Here is an example of Turkish ideas of reform. Until the last year the whole male Christian population, from infants one day old up to the age of a hundred, had to pay the military exemption tax. Last year, however, a great reform was ushered in with a loud flourish of trumpets. In future, only those capable of military service were to pay the exemption tax, and there were great rejoicings among the people. But when the tax came to be levied, what was the astonishment of everybody to find that each village was ordered to pay exactly the same sum as before. The tax was only redistributed. The round sum before paid on the whole population of the village now falls on the shoulders of those only capable of military duty. But the whole amount must be made up. This is the Turkish idea of reform, and the Turkish way of throwing dust in the eyes of Europe.

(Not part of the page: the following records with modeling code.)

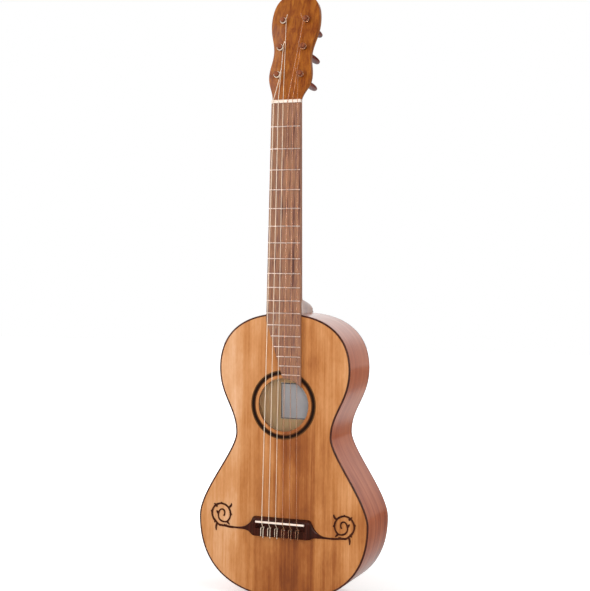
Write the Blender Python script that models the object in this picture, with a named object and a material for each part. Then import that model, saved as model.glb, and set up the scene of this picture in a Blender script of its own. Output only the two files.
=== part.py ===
"""Romantic guitar with a figure-of-eight body, twelve frets clear of the body and six friction pegs.

Metres, +Z up. The guitar stands upright, its front towards -Y and its treble side at +X.
The origin is on the centre line, where the strings leave the nut, in the plane of the soundboard.
"""
import math

import bmesh
import bpy
from mathutils import Matrix, Vector

# Driving dimensions of the whole guitar
SCALE_LENGTH = 0.640
FRET_COUNT = 18
BODY_FRET = 12
GAP = 0.0003
CUTTER_REACH = 0.01

# Half outline of the body, measured down from its top at the neck
BODY_LENGTH = 0.437
UPPER_BOUT_AT = 0.0848
UPPER_BOUT_HALF = 0.1069
WAIST_AT = 0.1864
WAIST_HALF = 0.0782
LOWER_BOUT_AT = 0.3179
LOWER_BOUT_HALF = 0.1386
SHOULDER_PULL = 0.070
UPPER_BOUT_PULL_UP = 0.0521
UPPER_BOUT_PULL_DOWN = 0.0466
WAIST_PULL_UP = 0.0379
WAIST_PULL_DOWN = 0.0278
LOWER_BOUT_PULL_UP = 0.0383
LOWER_BOUT_PULL_DOWN = 0.0691
TAIL_PULL = 0.0969
OUTLINE_STEPS = 11

# Box of the body
DEPTH_AT_NECK = 0.094
DEPTH_AT_TAIL = 0.105
SOUNDBOARD_THICKNESS = 0.0026
BACK_THICKNESS = 0.0026
SIDE_THICKNESS = 0.0022
BINDING_WIDTH = 0.0027
LINING_WIDTH = 0.006
LINING_HEIGHT = 0.014
NECK_BLOCK_WIDTH = 0.066
NECK_BLOCK_LENGTH = 0.026
END_BLOCK_WIDTH = 0.060
END_BLOCK_LENGTH = 0.014

# Soundhole, rosette and label
HOLE_BELOW_BODY_TOP = 0.140
HOLE_RADIUS = 0.0405
HOLE_SIDES = 64
ROSETTE_INNER_RADIUS = 0.0455
ROSETTE_OUTER_RADIUS = 0.0530
ROSETTE_DEPTH = 0.0011
LABEL_WIDTH = 0.082
LABEL_HEIGHT = 0.058
LABEL_BELOW_HOLE = 0.003
LABEL_THICKNESS = 0.0005

# Braces
TOP_BRACE_HEIGHT = 0.014
TOP_BRACE_WIDTH = 0.007
BACK_BRACE_HEIGHT = 0.013
BACK_BRACE_WIDTH = 0.009
BRACE_END_HEIGHT = 0.004
BRACE_END_TAPER = 0.034
TOP_BRACES_BELOW_BODY_TOP = (0.078, 0.208, 0.272)
BACK_BRACES_BELOW_BODY_TOP = (0.086, 0.205, 0.318)
BRIDGE_PLATE_LENGTH = 0.130
BRIDGE_PLATE_HEIGHT = 0.036
BRIDGE_PLATE_THICKNESS = 0.002

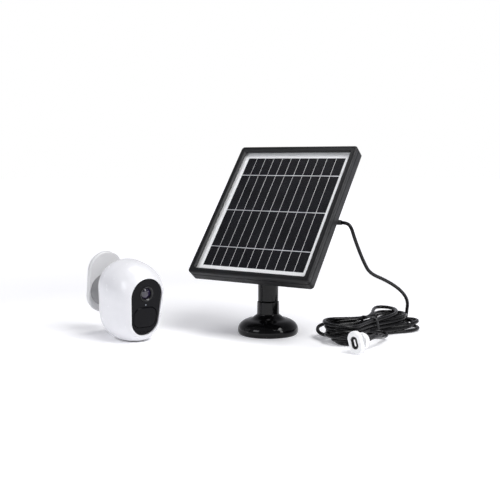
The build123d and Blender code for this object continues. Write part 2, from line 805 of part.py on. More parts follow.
# the domed front element, and two more inside the barrel
with BuildPart() as lens_elements:
    with Locations(Plane(origin=camera_point(0, lens_height, 24.0), x_dir=sideways, z_dir=forward)):
        Sphere(11.0)
    with BuildSketch(camera.offset(33.0)):
        with Locations((0, lens_height)):
            Circle(6.2)
    extrude(amount=6, mode=Mode.INTERSECT)
    with BuildSketch(camera.offset(25.0), camera.offset(28.2)):
        with Locations((0, lens_height)):
            Circle(4.2)
    extrude(amount=1.6)
pieces["lens_elements"] = lens_elements

with BuildPart() as sensor_board:
    with BuildSketch(camera.offset(20.4)):
        with Locations((0, lens_height - 1)):
            Rectangle(26, 24)
    extrude(amount=1.6)
pieces["sensor_board"] = sensor_board

with BuildPart() as pir_window:
    with BuildSketch(camera.offset(33.3)):
        with Locations((0, pir_height)):
            RectangleRounded(pir_width, pir_length, 8.8)
    extrude(amount=2.4)
    fillet(pir_window.faces().sort_by(camera_axis)[-1].edges(), 1.6)
pieces["pir_window"] = pir_window

# the motion sensor's can on its small board
with BuildPart() as pir_sensor:
    with BuildSketch(camera.offset(22.0)):
        with Locations((0, pir_height)):
            Rectangle(26, 16)
    extrude(amount=1.2)
    with BuildSketch(camera.offset(23.2)):
        with Locations((0, pir_height)):
            Circle(4.6)
    extrude(amount=4.2)
    with BuildSketch(camera.offset(23.2)):
        with Locations((0, pir_height)):
            Circle(5.2)
    extrude(amount=0.7)
pieces["pir_sensor"] = pir_sensor

# the night-vision lamps on their ring board round the lens
with BuildPart() as infrared_board:
    with BuildSketch(camera.offset(28.0)):
        with Locations((-10.7, lens_height), (10.7, lens_height), (0, lens_height + 10.7)):
            Circle(2.4)
    extrude(amount=4.0)
    fillet(infrared_board.faces().group_by(camera_axis)[-1].edges(), 1.2)
    with BuildSketch(camera.offset(26.8)):
        with Locations((0, lens_height)):
            Circle(14.6)
            Circle(6.8, mode=Mode.SUBTRACT)
    extrude(amount=1.2)
pieces["infrared_board"] = infrared_board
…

And these are the people from whom we expect reforms! There will be no reforms. The thousands of helpless women and children, of babes and sucklings slaughtered in cold blood, whose bones and flesh are fattening the soil of Bulgaria, cry out against the hollow mockery, and give it the lie. And you say, oh statesmen of Europe, that the status quo must be maintained ; that this must last. I tell you it will not last. You must find another solution for the Eastern question, or another solution will find you. It will not last, or civilization is a delusion, justice a mockery, and Christianity a farce and a failure.